# Gauge Cluster Not Lighting Up (just tach and speedo)



## flipture (Nov 5, 2006)

First I'd like to say hello to everyone since this is my first post on here. I just picked up a 93 240SX SE a few days ago. I've wanted one for quite some time now and finally have it!!! :-D

It had a couple of problems when I bought it, one being the gauge cluster does not light up behind the speedo and tach and also all of the a/c, heat, and other switches, when the head lights are turned on. The previous owner said that he was installing the head unit and shorted something which blew a couple of fuses. He replaced all of the fuses that were blown and everything that went out came back except for the tach/speedo lights. 

I've done a lot of reading and research over the past couple of days so I'm not just asking this question blindly. I've got it sorta narrowed down but don't really know where to go from here.

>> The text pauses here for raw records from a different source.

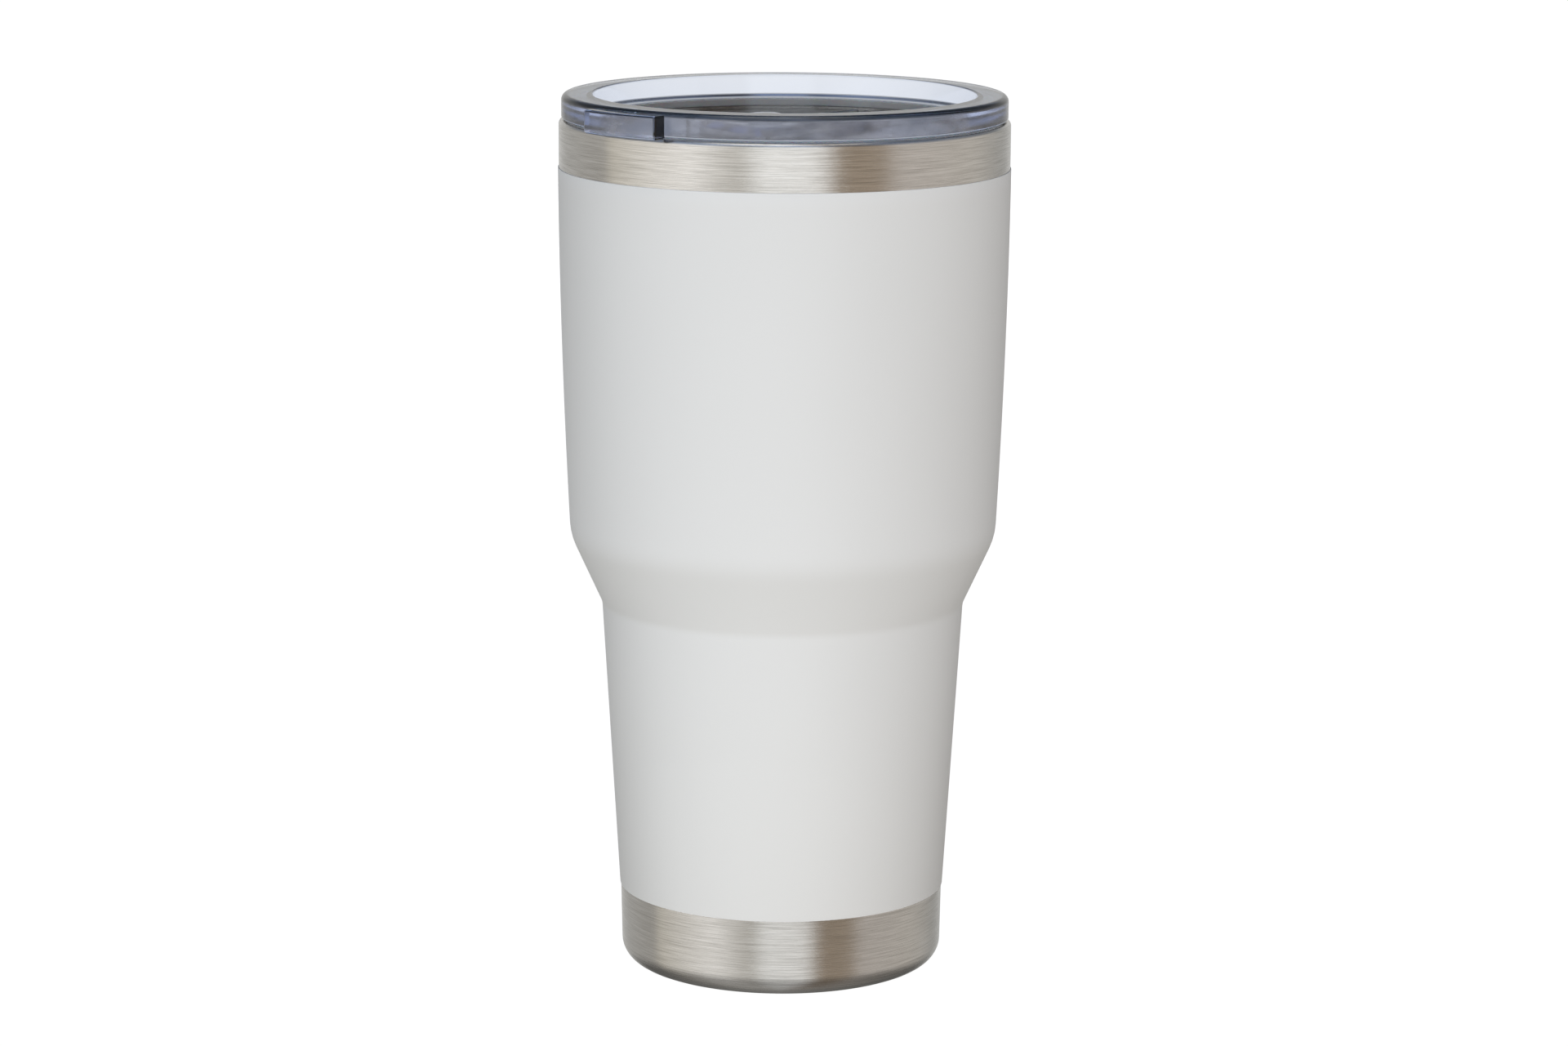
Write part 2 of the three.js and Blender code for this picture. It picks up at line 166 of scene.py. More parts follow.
# Brightness round the studio, by the angle in degrees from the camera's side of the object, with
# plus to the right: a broad soft box on the left, a strip at the front, a warm unlit gap right of
# it, and a weaker soft box on the right.
STUDIO = [
    (-180, (0.64, 0.64, 0.63)),
    (-164, (0.62, 0.62, 0.61)),
    (-150, (0.50, 0.50, 0.49)),
    (-104, (0.49, 0.48, 0.46)),
    (-99, (0.76, 0.73, 0.66)),
    (-48, (1.34, 1.33, 1.31)),
    (-20, (0.73, 0.71, 0.66)),
    (-14, (1.32, 1.34, 1.34)),
    (20, (1.28, 1.29, 1.29)),
    (26, (0.46, 0.38, 0.30)),
    (53, (0.46, 0.38, 0.30)),
    (57, (0.72, 0.67, 0.63)),
    (108, (0.66, 0.63, 0.59)),
    (143, (0.42, 0.42, 0.41)),
    (150, (0.45, 0.45, 0.44)),
    (164, (0.62, 0.62, 0.61)),
    (180, (0.64, 0.64, 0.63)),
]
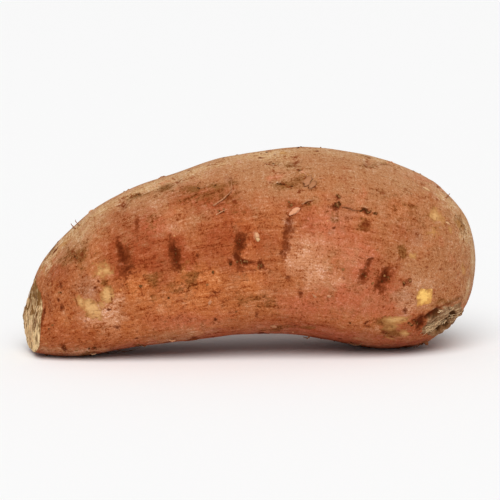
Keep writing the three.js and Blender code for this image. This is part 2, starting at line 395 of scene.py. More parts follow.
# Cracks, and painted shadows just beside the rootlets and the grit, as thin dark lines
CRACKS_AND_SHADOWS = [
    (342, 207, 352, 209.5, 1.3, 0.8), (351, 209, 362, 211.5, 1.3, 0.8),
    (215, 291.5, 225, 290.5, 1.2, 0.7), (264, 164, 281, 166, 1.6, 0.75),
    (218, 245, 218, 258, 1.6, 0.55), (111.7, 289, 111.7, 308, 1.5, 0.75), (73, 293, 78, 307, 2, 0.8),
    (59, 343, 72, 342.5, 1.2, 0.7), (392, 221, 408, 228, 1.5, 0.6),
    (303.6, 179, 306.5, 175.8, 2.0, 1.1), (313, 179.5, 316.8, 184, 1.8, 0.95),
    (316.8, 184, 314, 189.6, 1.8, 0.95), (306, 188.5, 312, 186, 1.6, 0.85),
    (297.3, 171.3, 302.6, 169.3, 2.2, 1.15), (300, 173.5, 304, 174.5, 1.4, 0.7),
    (297.4, 193, 301, 190.3, 2.2, 1.1), (288.3, 186.8, 293.5, 187.2, 1.8, 1.05),
    (215, 207.2, 226, 201.5, 1.8, 1.15), (226, 201, 231.5, 195, 2.2, 1.05),
    (232.3, 195, 233, 185, 2.0, 0.95), (211, 203, 214, 206, 1.4, 0.8),
    (232.8, 199, 236.8, 203.3, 3.2, 1.15), (218.5, 213.5, 226, 210, 2.2, 1.05),
    (288.5, 204.8, 297, 203.6, 2.4, 0.95), (300.8, 205.5, 299.3, 213, 2.0, 0.85),
    (289, 215, 294, 216.4, 1.4, 0.9), (302.5, 205.5, 312, 201, 2.6, 0.9),
    (395, 264, 400, 262.4, 1.2, 0.7), (404, 260.5, 411, 258.8, 1.2, 0.6),
    (288, 209, 291, 205, 1.8, 0.8), (303, 205, 313, 201, 1.8, 0.9), (264, 163, 282, 166.5, 1.6, 0.8),
    (285, 187, 293, 186, 1.6, 0.9), (328, 178, 340, 176, 1.2, 0.5), (318, 166, 330, 169, 1.2, 0.4),
    (373, 164, 392, 166, 1.6, 0.8), (352, 159, 372, 160.5, 1.4, 0.6),
]
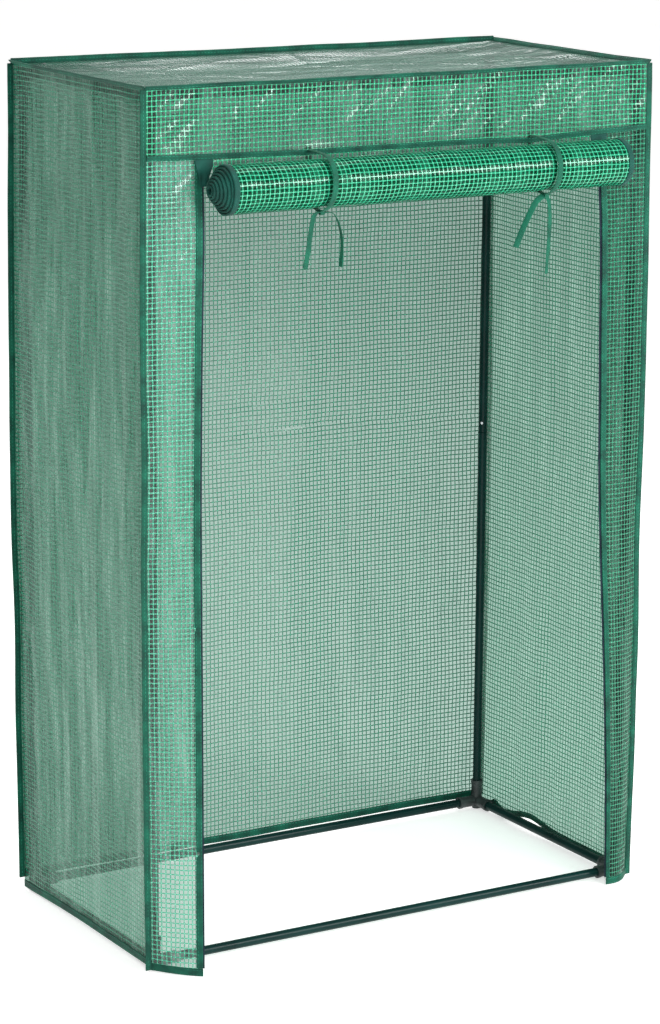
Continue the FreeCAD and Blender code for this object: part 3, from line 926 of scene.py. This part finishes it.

Here is what I've checked/done so far:
1) Read the factory service manual
2) Checked fuses (i'm pretty sure the fuse that this runs off of is the second to bottom left, i found that it controls the rest of the lights in the cluster like the low fuel light etc...). Fuses are fine.
3) Pulled out the gauge cluster and checked bulbs. The bulbs look fine and it shouldn't be the cluster anyway since the heat and a/c lights dont work either...
4) Checked the connections behind the head unit. Everything looks fine so i don't think he accidentally grounded something wrong back there. I even unplugged it completely and tested to see if he had something funny going on. Still no luck.
5) Pulled out the dimmer switch, inspected, and tried to bypass it by bridging the two wires on to make it light up (dont' remember which wires it was exactly but i read a thread on here that pointed out which 2 wires it was...). No luck

Where should I look next?? I'm stumped! I have my volt meeter ready...


----------



## rogoman (Dec 16, 2004)

Possible problem with the light switch.


----------



## flipture (Nov 5, 2006)

rogoman said:


> Possible problem with the light switch.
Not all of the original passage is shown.